» WHAT TO WORK ON
All of the material below is to be repeated exactly.

» AVAILABLE DATA
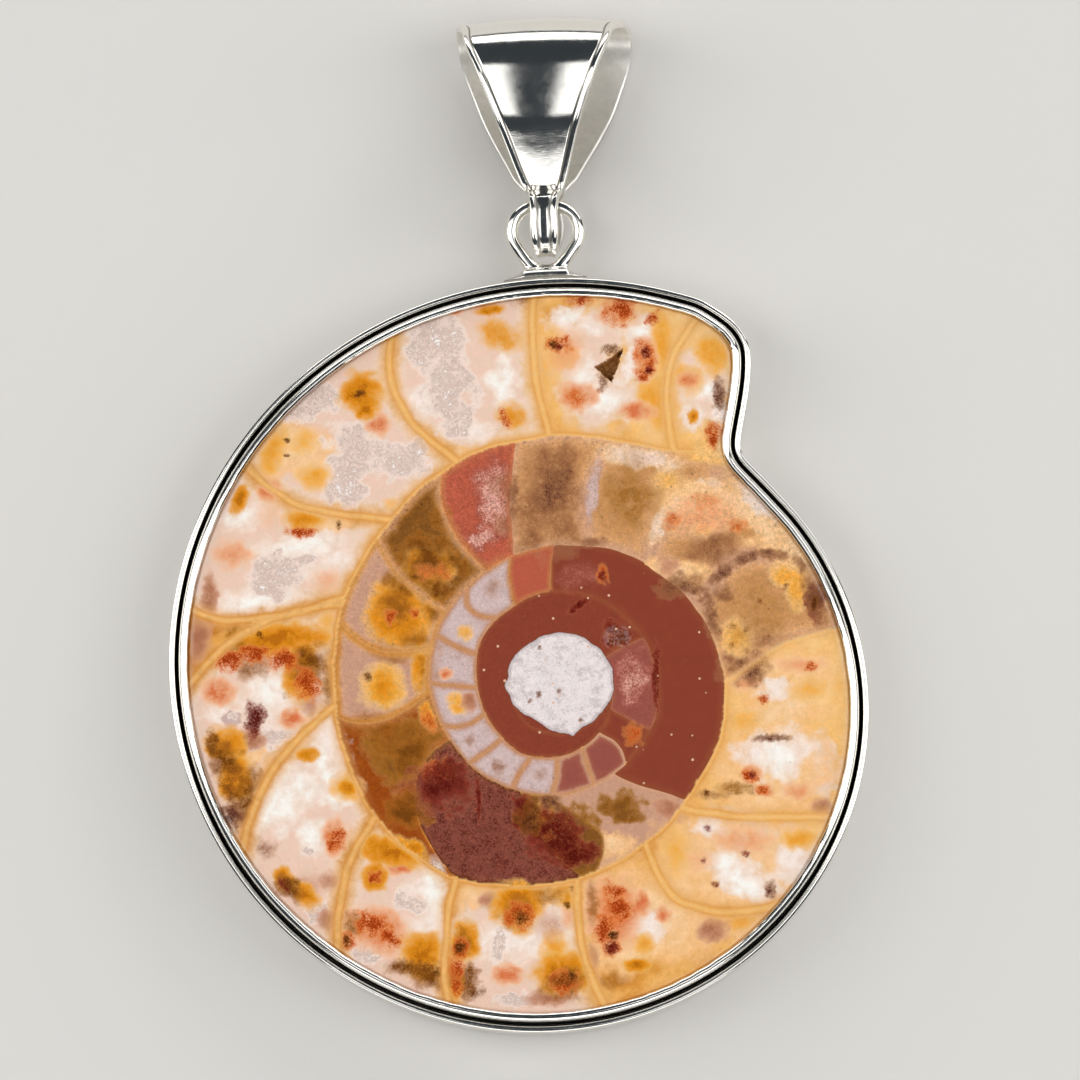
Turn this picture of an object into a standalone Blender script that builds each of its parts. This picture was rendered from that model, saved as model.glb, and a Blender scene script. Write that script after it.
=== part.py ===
"""A pendant: a polished slice of a coiled fossil shell in a silver setting, with a loop and a bail.

The pendant lies on its back. +X is to the right and +Y is towards the bail, as it is seen when worn, and +Z
comes out of its face. Lengths are in metres. Outlines are drawn about the middle of the shell's coil.
"""

import math

import bmesh
import bpy
from mathutils import Vector

# The shell's outer edge is an oval spiral that shrinks as it turns, from the mouth round to the mouth again.
COIL_MIDDLE = Vector((-0.0004, -0.0003))
COIL_START_RADIUS = 0.02563
COIL_START = math.radians(60)
COIL_SHRINK_PER_TURN = 0.36
COIL_OVAL = 0.0095
COIL_OVAL_TOWARDS = math.radians(152)
COIL_FROM = math.radians(70)
COIL_TO = math.radians(402)
COIL_POINTS = 40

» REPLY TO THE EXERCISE
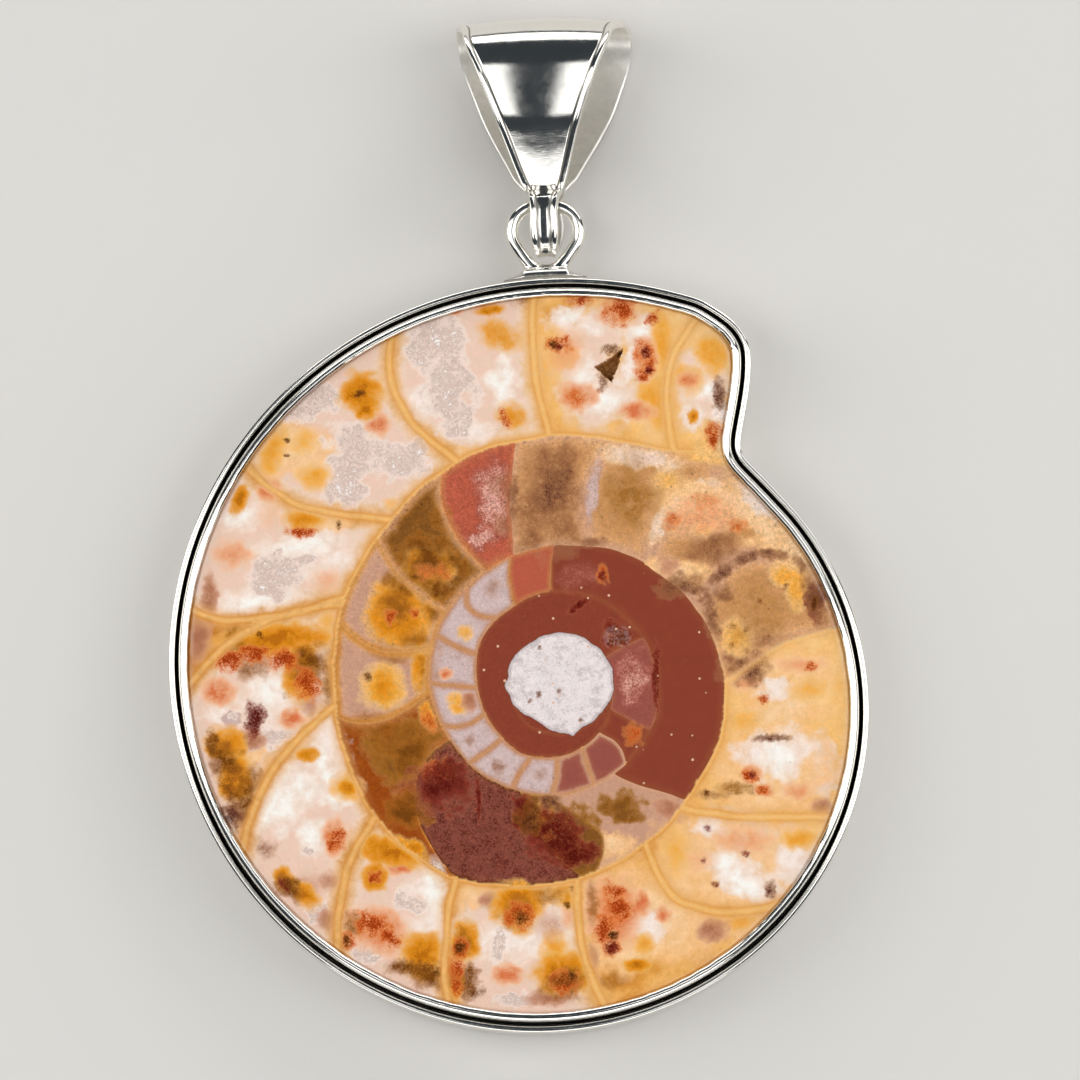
Turn this picture of an object into a standalone Blender script that builds each of its parts. This picture was rendered from that model, saved as model.glb, and a Blender scene script. Write that script after it.
=== part.py ===
"""A pendant: a polished slice of a coiled fossil shell in a silver setting, with a loop and a bail.

The pendant lies on its back. +X is to the right and +Y is towards the bail, as it is seen when worn, and +Z
comes out of its face. Lengths are in metres. Outlines are drawn about the middle of the shell's coil.
"""

import math

import bmesh
import bpy
from mathutils import Vector

# The shell's outer edge is an oval spiral that shrinks as it turns, from the mouth round to the mouth again.
COIL_MIDDLE = Vector((-0.0004, -0.0003))
COIL_START_RADIUS = 0.02563
COIL_START = math.radians(60)
COIL_SHRINK_PER_TURN = 0.36
COIL_OVAL = 0.0095
COIL_OVAL_TOWARDS = math.radians(152)
COIL_FROM = math.radians(70)
COIL_TO = math.radians(402)
COIL_POINTS = 40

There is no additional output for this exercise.